2008-10-01 Thread Darren Duncan

Dave Rolsky wrote:
If I had it to do all over again, I might consider just ignoring leap 
seconds altogether. It'd certainly make the internals much simpler. Then 
for people who actually care, there would be a separate module that 
handled leap seconds (and maybe _not_ time zones).


I guess we'll see what happens for Perl 6.


On that note, I have some recommendations for DateTime.pm development, 
which are inspired by my efforts to implement its functionality in my 
Muldis D language for databases.


I've made a point of having clear separation of concerns in order for the 
date-time functionality to be both exactly deterministic, do exactly what 
people want, and avoid complexity.


My central recommendation is to fully separate the representation of a 
date-time from any operations that convert data to or from that 
representation, and also separate out any date-time math operations.

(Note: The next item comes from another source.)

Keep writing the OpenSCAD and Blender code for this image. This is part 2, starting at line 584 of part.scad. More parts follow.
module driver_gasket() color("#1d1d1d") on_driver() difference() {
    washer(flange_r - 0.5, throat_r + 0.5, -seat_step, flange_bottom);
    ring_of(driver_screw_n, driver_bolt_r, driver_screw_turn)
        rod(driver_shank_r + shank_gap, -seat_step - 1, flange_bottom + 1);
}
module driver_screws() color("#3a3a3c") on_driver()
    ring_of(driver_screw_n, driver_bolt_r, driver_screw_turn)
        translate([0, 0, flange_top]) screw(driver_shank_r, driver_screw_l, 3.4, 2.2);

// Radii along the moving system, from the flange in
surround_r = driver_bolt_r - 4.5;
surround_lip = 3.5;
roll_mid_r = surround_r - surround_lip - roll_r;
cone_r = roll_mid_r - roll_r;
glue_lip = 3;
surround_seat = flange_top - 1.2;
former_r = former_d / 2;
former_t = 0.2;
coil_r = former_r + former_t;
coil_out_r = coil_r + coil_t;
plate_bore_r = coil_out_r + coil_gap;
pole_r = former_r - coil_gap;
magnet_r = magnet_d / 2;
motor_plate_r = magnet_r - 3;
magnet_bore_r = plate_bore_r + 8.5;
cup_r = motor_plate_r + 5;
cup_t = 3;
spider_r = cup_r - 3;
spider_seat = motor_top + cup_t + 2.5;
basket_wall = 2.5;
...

The object representing a date-time value should be both exact and 
flexible, letting users specify component-wise exactly the date/time they 
want, to any degree of precision (why limit to nanoseconds?, and Perl 6's 
built-in get-current-datetime returns a non-integer); it would be capable 
of representing leap-second values, though users don't actually have to 
store these if they don't want to.  Likewise with duration values. 
Furthermore, you should have separate classes for floating and non-floating 
datetimes, or otherwise separate out things that conceptually shouldn't be 
mixed.


Separately, have multiple versions of datetime operators, each one for the 
semantics you want, for example a separate version that respects known leap 
seconds from one that simply treats all days as being 86400 seconds; or you 
have a separate version that adds days before months versus months before 
days.  Or you don't need actual separate operators, but just operators that 
are customizable with extra arguments to specify behaviour.  The point here 
then is that every user gets behaviour that is deterministic, easier to 
understand, and easier to reliably implement and test.


Separately you have multiple or customizable operators for importing or 
exporting data between component-based datetimes and other formats.  But 
that said I'm much more interested in the previous 2 paragraphs than this.